When you open an account with your stockbroker or bank to trade stocks, your stockbroker expects you to fund it. To buy and sell stocks, you use the funds in your account but when you buy more stocks than the funds in your account will cover, you engage in margin trading. Your broker lends you the money and withdraws it plus interest when you sell the stocks.
Open a stock trading account with the stockbroker or bank of your choice. Be sure this account has margin trading option. Fund your trading account. Most stockbrokers and banks accept funding through wire transfers, money orders, bank-to-bank transfers, and personal and business checks.
Research the stock market. Read various stock-related newspapers and magazines to familiarize yourself with the stock market. Visit stock research websites like Morningstar and Yahoo! Finance, and research various stocks. Note the stocks that are moving up. Research and understand the direction of the economy and stock market. See Resources below for additional information.

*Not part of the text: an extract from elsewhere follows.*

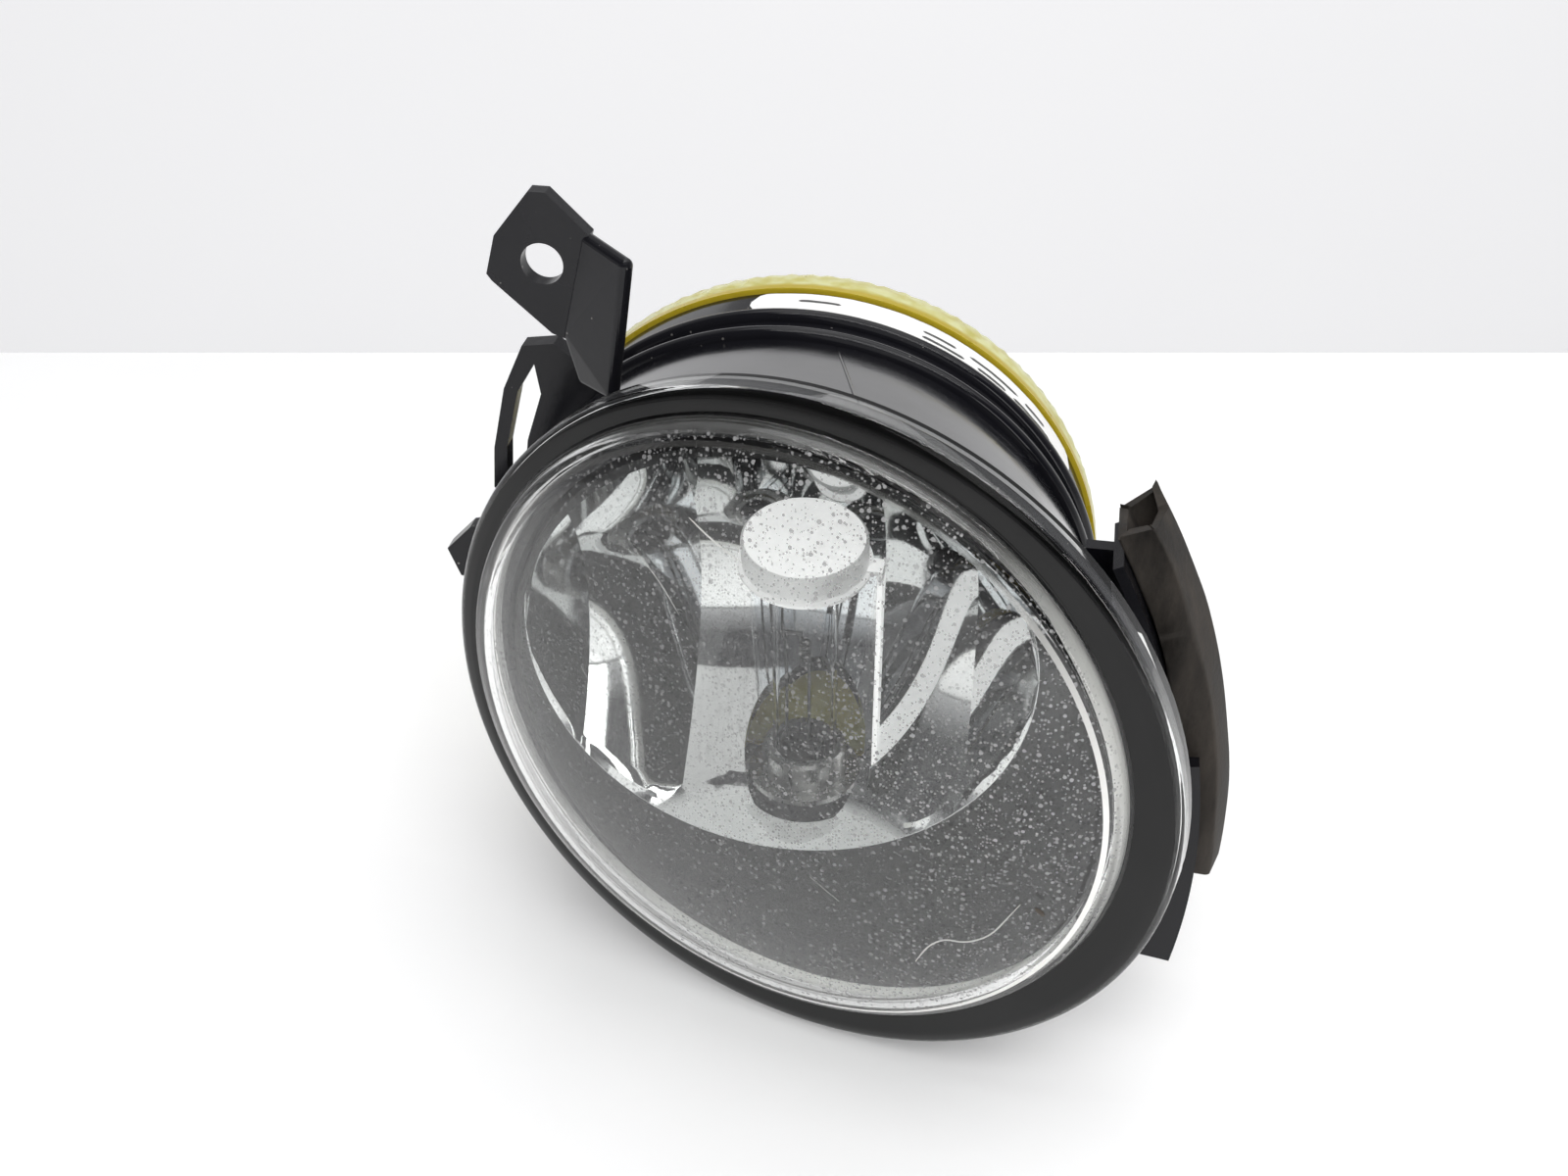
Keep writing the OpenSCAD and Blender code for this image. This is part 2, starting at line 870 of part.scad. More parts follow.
module adjuster_screw() {
    head_y = lug_rear_y + lug_thick + 0.3;
    root_r = adjuster_shaft_r - 0.5;
    thread_from = lug_front_y + lug_thick + 0.8;
    thread_turns = floor((lug_rear_y - thread_from - 0.8) / thread_pitch);
    color([0.6, 0.58, 0.5])
        at_adjuster()
            difference() {
                union() {
                    about_y(medium)
                        polygon(concat(
                            [
                                [0, lug_front_y - 4.5], [root_r, lug_front_y - 4.5],
                                [adjuster_shaft_r, lug_front_y - 4]
                            ],
                            [
                                [adjuster_shaft_r, lug_front_y - 2.6], [root_r, lug_front_y - 2.6],
                                [root_r, lug_front_y - 1.4], [adjuster_shaft_r, lug_front_y - 1.4]
                            ],
                            [[adjuster_shaft_r, thread_from]],
                            [for (i = [0:thread_turns - 1]) each [
                                [root_r, thread_from + (i + 0.35) * thread_pitch],
                                [adjuster_shaft_r, thread_from + (i + 0.7) * thread_pitch],
                                [adjuster_shaft_r, thread_from + (i + 1) * thread_pitch]
                            ]],
                            [
                                [adjuster_shaft_r, head_y], [5.2, head_y], [5.2, head_y + 1.2],
                                [0, head_y + 1.2]
                            ]
                        ));
                    translate([0, head_y, 0])
                        rotate([-90, 0, 0])
                            cylinder(r = 4.6, h = 5, $fn = 6);
                }
                for (turn = [0, 90])
                    rotate([0, turn, 0])
                        translate([-2.6, head_y + 3.2, -0.5])
                            cube([5.2, 3, 1]);
            }
}

module adjuster_clip() {
    color([0.5, 0.5, 0.52])
        at_adjuster()
            difference() {
                disc_y(4.6, lug_front_y - 2.4, lug_front_y - 1.6, medium);
                disc_y(adjuster_shaft_r - 0.45, lug_front_y - 3, lug_front_y, medium);
                translate([-0.8, lug_front_y - 3, 0])
                    cube([1.6, 3, 6]);
            }
}

module adjuster_slider() {
    color([0.82, 0.82, 0.78])
        at_adjuster()
            difference() {
                union() {
                    translate([-slider_w / 2, slider_y - slider_len / 2, -slider_w / 2])
                        cube([slider_w, slider_len, slider_w]);
                    translate([slider_w / 2 - 1, slider_y, 0])
                        rotate([0, 90, 0])
                            cylinder(r = 4.4, h = 4, $fn = medium);
                }
                disc_y(adjuster_shaft_r + running_gap, slider_y - 10, slider_y + 10, medium);
                translate([slider_w / 2 - 1.2, slider_y, 0])
                    rotate([0, 90, 0])
                        cylinder(r = stud_r - 0.8, h = 8, $fn = medium);
            }
}

module aim_stud() {
    start = slider_w / 2 + 3;
    color([0.62, 0.62, 0.64])
        at_adjuster()
            translate([0, slider_y, 0])
                rotate([0, 90, 0]) {
                    translate([0, 0, slider_w / 2 - 1])
                        cylinder(r = stud_r - 0.85, h = 4.5, $fn = medium);
                    translate([0, 0, start + 0.05])
                        cylinder(r = stud_r, h = stud_len, $fn = medium);
                }
}

lens();
lens_seal();
housing();
bezel();
reflector();
rear_cover();
cover_seal();
cover_screws();
bulb_shield();
shield_rivets();
bulb_socket();
bulb_base();
bulb_collar();
bulb_seal();
bulb_glass();
filament();
contact_pins();
screw_bracket();
loop_clip();
locating_tab();
side_flange();
seal_strip();
label();
breather_cap();
adjuster_screw();
adjuster_clip();
adjuster_slider();
aim_stud();
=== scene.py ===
"""Looks of a round front fog lamp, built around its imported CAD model.

Lengths in the tables below are in millimetres, in the part's own frame: the origin is the
centre of the lens rim, the lamp shines along -Y and +Z is up. Meshes are made in metres.
"""

import math

import bmesh
import bpy
from mathutils import Matrix, Vector, noise


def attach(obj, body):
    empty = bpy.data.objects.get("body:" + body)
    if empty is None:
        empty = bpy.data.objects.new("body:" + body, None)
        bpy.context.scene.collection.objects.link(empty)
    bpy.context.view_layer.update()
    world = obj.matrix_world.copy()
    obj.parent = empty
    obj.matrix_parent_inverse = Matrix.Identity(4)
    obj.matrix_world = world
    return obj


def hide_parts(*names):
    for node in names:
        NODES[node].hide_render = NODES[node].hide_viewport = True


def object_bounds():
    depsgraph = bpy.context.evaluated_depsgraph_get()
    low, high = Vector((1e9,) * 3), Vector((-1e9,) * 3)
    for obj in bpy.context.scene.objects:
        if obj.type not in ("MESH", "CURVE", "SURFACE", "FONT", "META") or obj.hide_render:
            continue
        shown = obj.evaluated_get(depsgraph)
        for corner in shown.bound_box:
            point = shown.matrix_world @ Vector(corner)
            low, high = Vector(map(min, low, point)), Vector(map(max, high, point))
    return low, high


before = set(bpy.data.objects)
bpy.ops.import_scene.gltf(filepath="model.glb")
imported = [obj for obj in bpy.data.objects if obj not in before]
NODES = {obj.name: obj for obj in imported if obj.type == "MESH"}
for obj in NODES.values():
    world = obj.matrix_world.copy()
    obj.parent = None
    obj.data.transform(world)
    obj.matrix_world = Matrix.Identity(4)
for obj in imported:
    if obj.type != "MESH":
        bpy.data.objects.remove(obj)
CAD_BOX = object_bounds()

# ---------- sizes shared by the pieces, as in the CAD source ----------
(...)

Log onto your trading account with the stockbroker and trade on margin. Find stocks that are moving up, enter the symbols or tickers for that stocks, the number of shares you want to buy and place your order. If the amount required to execute the order is more than you have in your account, your stockbroker will lend you the difference or allow you to buy on margin.
Monitor your stock price and sell when you have made a profit. Your stockbroker will deduct the margin cost plus interest and deposit the difference in your account.